▶ [Short exercise] Gather from the material every line that contains the string "each".

#####

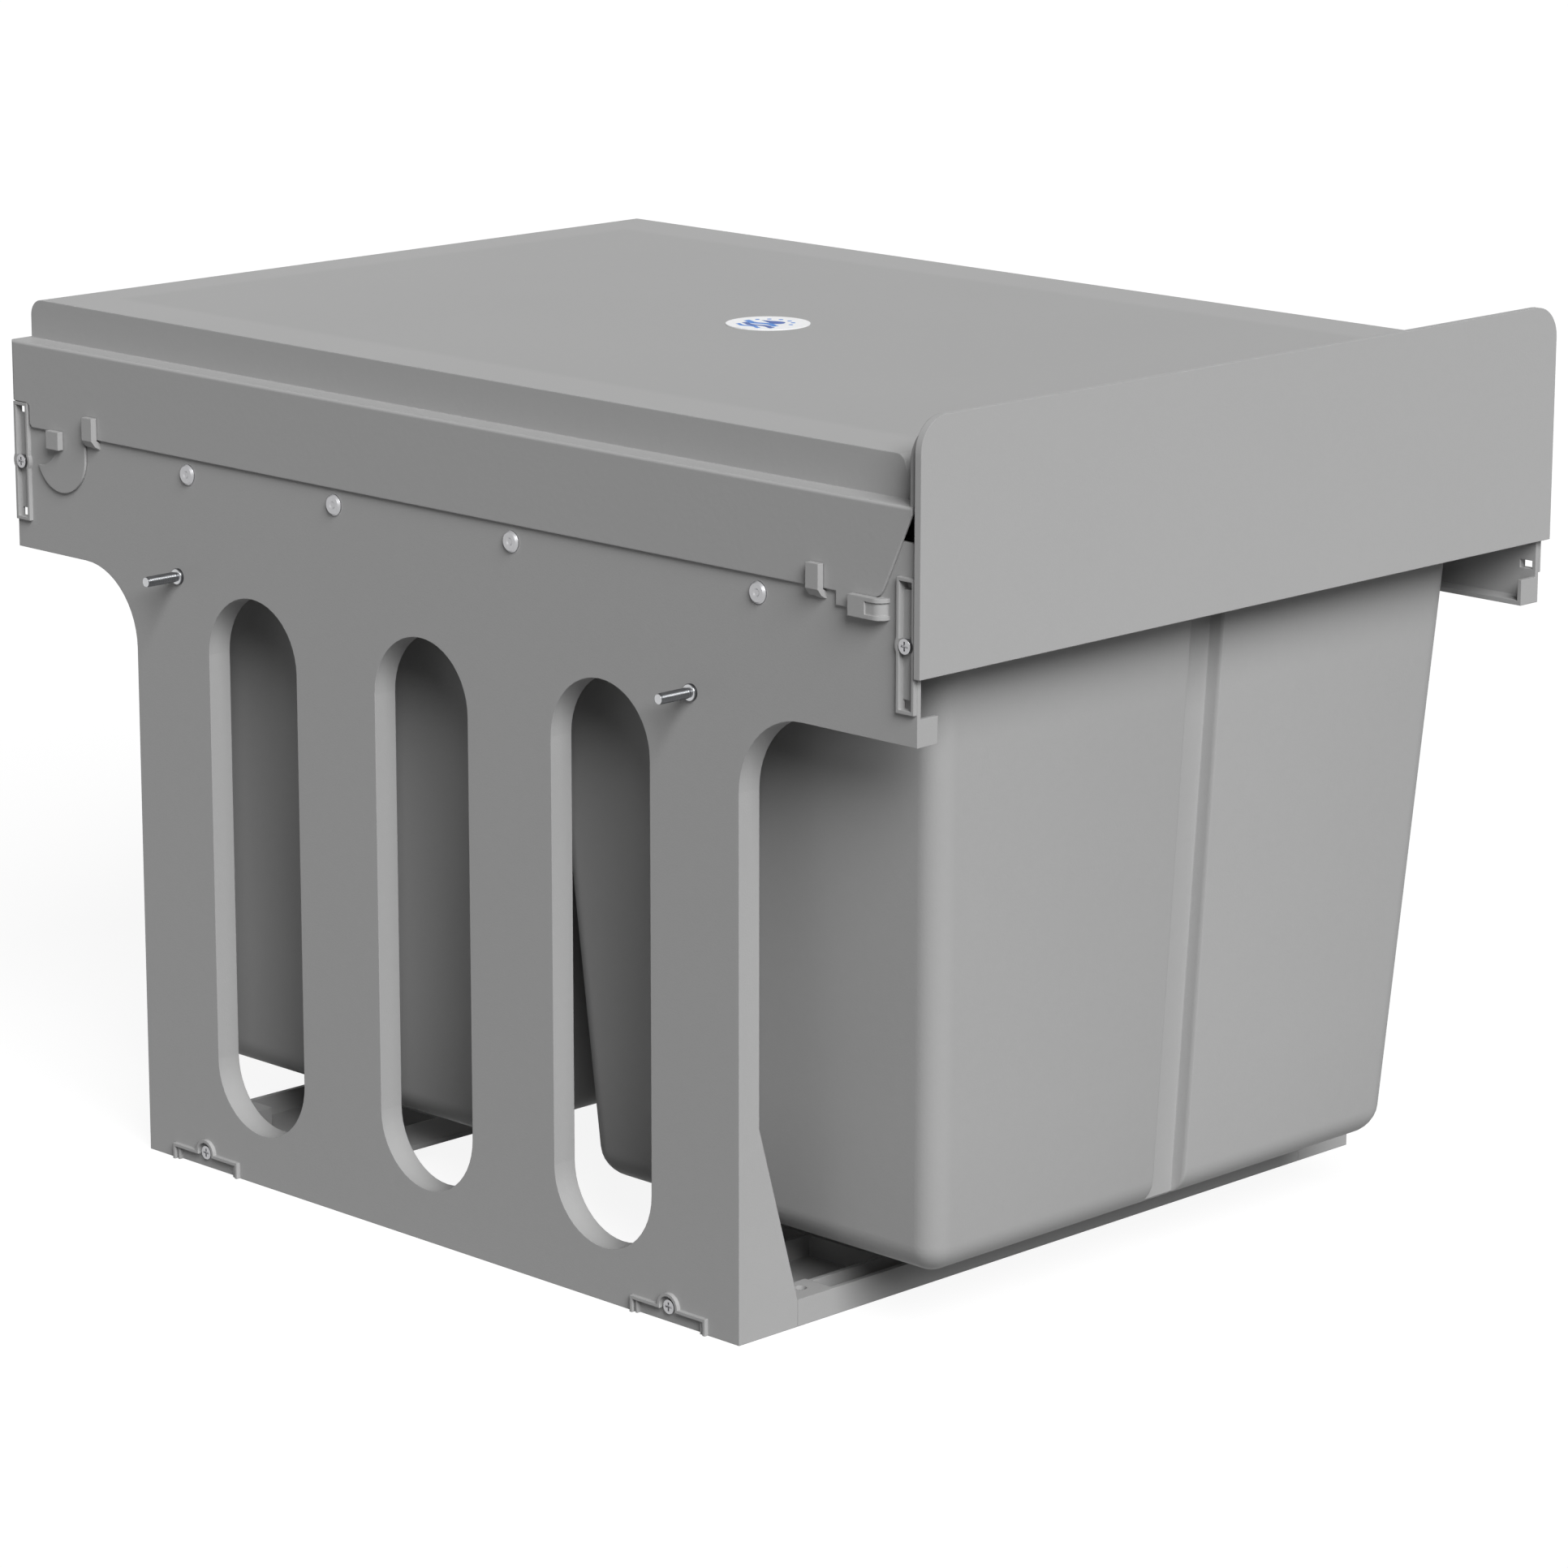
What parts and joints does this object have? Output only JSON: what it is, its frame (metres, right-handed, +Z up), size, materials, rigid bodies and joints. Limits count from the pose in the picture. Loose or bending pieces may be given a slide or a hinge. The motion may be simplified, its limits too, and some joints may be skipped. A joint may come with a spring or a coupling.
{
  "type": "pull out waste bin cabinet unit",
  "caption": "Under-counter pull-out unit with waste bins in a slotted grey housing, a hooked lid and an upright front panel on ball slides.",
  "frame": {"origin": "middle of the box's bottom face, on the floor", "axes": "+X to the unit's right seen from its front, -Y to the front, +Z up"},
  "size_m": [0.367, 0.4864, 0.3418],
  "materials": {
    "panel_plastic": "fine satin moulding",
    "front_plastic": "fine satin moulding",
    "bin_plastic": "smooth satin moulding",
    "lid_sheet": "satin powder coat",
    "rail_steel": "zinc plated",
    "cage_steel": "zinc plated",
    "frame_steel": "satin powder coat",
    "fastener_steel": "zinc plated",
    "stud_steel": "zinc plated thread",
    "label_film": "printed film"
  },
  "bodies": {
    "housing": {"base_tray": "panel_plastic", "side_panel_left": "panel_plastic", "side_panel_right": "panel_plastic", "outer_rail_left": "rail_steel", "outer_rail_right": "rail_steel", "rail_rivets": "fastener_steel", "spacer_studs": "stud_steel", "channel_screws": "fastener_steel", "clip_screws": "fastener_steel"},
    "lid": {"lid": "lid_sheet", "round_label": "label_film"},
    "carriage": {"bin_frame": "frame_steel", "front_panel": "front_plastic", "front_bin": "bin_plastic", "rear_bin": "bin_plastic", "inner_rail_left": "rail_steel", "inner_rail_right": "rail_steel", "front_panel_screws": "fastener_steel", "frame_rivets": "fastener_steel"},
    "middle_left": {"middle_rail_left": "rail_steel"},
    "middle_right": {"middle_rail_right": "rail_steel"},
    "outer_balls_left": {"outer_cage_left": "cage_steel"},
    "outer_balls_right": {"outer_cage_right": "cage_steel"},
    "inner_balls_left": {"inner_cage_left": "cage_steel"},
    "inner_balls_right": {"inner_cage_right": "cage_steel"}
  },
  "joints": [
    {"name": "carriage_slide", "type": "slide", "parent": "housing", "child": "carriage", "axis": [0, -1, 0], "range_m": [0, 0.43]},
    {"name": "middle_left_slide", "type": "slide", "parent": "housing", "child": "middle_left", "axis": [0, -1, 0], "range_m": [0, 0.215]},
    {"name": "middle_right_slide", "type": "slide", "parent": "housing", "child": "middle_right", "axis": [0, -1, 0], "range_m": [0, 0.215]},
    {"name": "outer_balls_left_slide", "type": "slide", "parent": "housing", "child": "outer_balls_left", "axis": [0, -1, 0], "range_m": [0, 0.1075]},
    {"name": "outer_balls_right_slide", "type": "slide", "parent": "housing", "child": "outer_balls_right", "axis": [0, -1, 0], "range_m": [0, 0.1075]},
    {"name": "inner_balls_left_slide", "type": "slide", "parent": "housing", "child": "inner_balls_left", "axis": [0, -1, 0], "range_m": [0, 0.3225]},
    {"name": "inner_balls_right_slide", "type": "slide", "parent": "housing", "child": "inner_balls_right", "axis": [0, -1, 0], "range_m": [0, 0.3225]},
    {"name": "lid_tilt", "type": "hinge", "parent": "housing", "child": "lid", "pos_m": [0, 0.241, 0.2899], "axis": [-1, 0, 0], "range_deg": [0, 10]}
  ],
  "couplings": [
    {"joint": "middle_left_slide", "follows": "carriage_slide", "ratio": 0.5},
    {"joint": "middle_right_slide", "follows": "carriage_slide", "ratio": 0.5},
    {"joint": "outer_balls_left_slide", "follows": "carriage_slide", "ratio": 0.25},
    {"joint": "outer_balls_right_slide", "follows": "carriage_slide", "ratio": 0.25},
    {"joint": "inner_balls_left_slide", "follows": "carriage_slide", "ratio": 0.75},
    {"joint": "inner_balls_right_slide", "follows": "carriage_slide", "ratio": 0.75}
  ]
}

#####

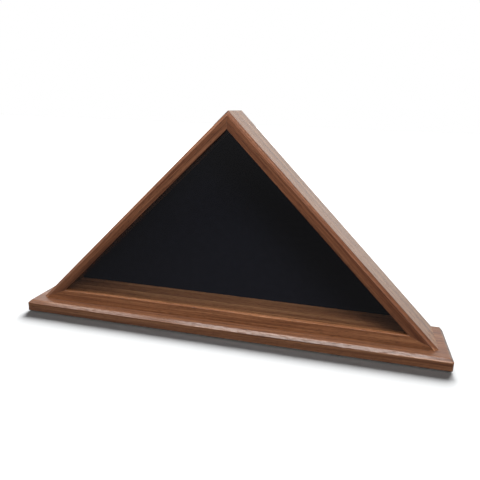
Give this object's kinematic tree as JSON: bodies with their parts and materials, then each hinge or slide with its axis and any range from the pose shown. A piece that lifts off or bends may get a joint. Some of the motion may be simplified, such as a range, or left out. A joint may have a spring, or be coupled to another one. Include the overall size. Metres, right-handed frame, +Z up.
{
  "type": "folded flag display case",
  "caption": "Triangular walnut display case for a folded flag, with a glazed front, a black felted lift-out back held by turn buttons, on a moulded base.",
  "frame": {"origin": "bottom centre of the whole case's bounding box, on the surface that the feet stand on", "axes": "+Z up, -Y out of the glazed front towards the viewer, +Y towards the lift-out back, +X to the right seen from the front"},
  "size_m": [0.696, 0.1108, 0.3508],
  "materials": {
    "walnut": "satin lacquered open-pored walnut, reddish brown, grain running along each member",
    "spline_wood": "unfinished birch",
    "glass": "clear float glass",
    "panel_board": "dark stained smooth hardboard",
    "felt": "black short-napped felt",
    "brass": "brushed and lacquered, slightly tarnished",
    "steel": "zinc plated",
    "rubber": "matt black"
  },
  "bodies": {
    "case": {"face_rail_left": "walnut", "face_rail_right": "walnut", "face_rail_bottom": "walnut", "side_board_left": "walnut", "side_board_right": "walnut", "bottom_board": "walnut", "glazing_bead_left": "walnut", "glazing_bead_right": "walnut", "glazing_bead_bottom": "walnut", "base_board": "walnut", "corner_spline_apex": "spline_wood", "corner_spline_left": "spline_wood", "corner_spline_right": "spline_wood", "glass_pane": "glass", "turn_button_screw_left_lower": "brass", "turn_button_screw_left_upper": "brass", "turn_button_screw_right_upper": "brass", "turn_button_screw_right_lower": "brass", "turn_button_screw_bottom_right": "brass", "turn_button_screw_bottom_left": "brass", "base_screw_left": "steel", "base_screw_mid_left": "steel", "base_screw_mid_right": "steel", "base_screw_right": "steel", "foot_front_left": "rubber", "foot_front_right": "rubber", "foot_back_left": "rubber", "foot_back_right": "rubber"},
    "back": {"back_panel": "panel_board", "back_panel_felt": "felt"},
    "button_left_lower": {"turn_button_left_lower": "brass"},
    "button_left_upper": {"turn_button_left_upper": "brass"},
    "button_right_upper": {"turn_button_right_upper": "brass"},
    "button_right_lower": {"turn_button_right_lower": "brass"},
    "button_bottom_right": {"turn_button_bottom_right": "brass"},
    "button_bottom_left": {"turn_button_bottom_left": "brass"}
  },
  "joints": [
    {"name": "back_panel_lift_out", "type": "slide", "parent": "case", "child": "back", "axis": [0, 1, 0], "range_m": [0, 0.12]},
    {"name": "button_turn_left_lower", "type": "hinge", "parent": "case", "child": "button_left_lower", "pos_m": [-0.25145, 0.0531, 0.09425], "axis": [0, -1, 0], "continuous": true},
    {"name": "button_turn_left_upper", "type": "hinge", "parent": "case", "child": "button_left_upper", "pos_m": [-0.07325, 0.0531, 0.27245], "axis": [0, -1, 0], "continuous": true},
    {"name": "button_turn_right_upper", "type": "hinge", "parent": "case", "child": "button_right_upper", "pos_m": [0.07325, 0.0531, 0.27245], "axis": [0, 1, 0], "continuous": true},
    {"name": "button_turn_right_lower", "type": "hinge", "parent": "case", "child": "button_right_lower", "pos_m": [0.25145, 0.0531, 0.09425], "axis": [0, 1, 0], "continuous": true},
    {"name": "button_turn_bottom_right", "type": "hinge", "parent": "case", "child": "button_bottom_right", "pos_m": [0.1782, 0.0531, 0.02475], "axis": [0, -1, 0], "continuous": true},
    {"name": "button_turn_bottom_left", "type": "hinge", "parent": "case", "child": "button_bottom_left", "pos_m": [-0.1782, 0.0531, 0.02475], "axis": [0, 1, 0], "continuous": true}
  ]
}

#####

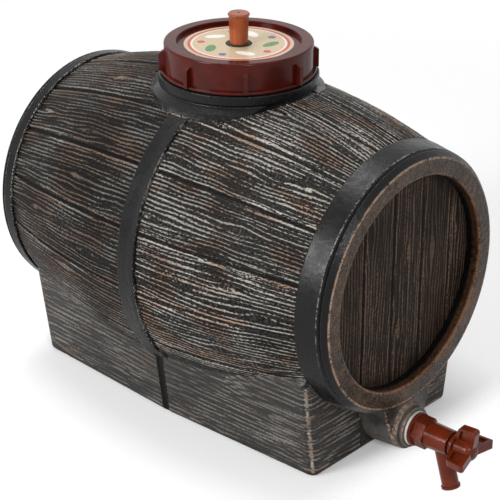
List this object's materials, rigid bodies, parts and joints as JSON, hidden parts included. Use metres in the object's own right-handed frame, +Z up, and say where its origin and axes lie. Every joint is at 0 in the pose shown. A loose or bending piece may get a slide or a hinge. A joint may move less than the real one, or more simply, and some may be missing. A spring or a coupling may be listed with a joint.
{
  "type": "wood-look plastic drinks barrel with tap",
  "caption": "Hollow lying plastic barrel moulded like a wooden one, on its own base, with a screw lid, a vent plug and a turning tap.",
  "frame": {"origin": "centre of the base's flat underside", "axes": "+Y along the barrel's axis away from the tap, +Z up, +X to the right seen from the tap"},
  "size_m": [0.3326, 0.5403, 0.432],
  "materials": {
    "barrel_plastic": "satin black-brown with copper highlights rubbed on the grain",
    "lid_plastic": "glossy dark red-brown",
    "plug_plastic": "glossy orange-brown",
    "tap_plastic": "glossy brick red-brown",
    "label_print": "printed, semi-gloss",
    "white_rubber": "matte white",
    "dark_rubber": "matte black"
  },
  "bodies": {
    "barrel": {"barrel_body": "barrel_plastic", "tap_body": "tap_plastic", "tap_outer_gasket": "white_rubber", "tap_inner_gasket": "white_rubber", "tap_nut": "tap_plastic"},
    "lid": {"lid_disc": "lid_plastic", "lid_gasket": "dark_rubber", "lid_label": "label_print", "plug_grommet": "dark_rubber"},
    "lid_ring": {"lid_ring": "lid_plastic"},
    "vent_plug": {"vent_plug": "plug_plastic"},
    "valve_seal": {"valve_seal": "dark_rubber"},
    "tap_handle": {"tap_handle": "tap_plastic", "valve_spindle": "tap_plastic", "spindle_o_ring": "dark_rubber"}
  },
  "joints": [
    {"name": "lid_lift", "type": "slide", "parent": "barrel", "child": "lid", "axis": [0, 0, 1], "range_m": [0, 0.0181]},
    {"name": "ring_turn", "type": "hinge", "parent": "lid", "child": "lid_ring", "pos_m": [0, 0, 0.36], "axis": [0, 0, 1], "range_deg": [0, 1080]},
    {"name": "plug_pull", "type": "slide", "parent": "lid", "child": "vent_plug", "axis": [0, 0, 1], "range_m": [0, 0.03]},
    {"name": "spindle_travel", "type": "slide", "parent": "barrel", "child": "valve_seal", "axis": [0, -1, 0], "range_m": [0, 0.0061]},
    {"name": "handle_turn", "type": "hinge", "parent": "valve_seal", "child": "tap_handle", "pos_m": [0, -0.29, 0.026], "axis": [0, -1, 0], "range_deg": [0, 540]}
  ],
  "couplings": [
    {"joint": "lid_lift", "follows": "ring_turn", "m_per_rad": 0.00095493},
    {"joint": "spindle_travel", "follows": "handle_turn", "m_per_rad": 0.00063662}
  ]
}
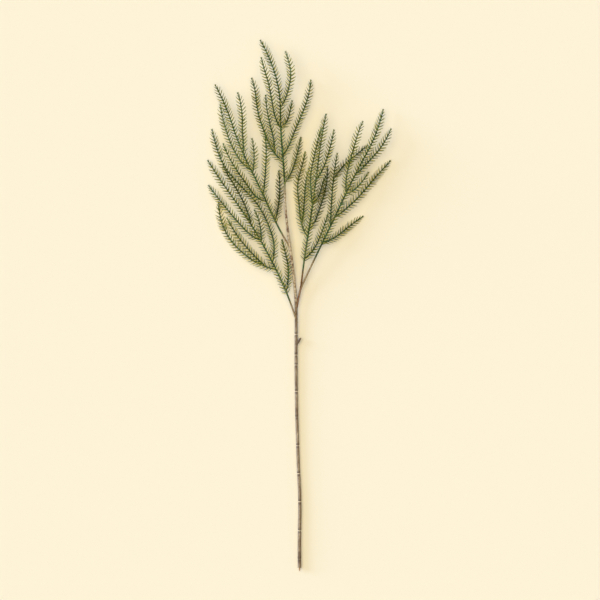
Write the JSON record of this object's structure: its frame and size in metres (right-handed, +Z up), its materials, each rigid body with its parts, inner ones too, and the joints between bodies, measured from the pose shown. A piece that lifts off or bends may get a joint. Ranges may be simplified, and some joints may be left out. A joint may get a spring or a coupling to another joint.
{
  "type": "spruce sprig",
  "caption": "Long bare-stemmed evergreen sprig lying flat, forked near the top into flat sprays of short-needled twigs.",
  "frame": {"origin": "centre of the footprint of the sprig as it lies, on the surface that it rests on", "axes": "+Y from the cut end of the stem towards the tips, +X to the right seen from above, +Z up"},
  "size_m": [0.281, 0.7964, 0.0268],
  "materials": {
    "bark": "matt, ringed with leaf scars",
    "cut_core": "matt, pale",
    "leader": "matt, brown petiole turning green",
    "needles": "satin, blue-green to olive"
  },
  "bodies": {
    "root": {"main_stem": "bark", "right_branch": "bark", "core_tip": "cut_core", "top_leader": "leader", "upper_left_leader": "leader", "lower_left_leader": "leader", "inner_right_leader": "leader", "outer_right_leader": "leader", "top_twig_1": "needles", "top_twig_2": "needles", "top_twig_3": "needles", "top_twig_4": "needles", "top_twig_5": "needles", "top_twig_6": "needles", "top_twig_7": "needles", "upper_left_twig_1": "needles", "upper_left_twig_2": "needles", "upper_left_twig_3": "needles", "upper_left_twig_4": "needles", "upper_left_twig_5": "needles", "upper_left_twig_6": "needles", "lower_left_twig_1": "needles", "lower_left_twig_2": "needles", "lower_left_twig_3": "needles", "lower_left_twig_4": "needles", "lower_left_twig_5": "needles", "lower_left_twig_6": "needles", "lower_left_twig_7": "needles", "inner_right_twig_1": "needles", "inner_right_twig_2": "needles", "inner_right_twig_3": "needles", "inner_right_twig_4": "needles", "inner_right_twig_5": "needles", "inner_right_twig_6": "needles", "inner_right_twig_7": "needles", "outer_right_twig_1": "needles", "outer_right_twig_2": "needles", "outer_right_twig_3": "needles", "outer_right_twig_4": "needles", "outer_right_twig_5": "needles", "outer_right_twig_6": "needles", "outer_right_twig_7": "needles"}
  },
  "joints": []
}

#####

▶ [Task output]
Give this object's kinematic tree as JSON: bodies with their parts and materials, then each hinge or slide with its axis and any range from the pose shown. A piece that lifts off or bends may get a joint. Some of the motion may be simplified, such as a range, or left out. A joint may have a spring, or be coupled to another one. Include the overall size. Metres, right-handed frame, +Z up.
    "walnut": "satin lacquered open-pored walnut, reddish brown, grain running along each member",
Write the JSON record of this object's structure: its frame and size in metres (right-handed, +Z up), its materials, each rigid body with its parts, inner ones too, and the joints between bodies, measured from the pose shown. A piece that lifts off or bends may get a joint. Ranges may be simplified, and some joints may be left out. A joint may get a spring or a coupling to another joint.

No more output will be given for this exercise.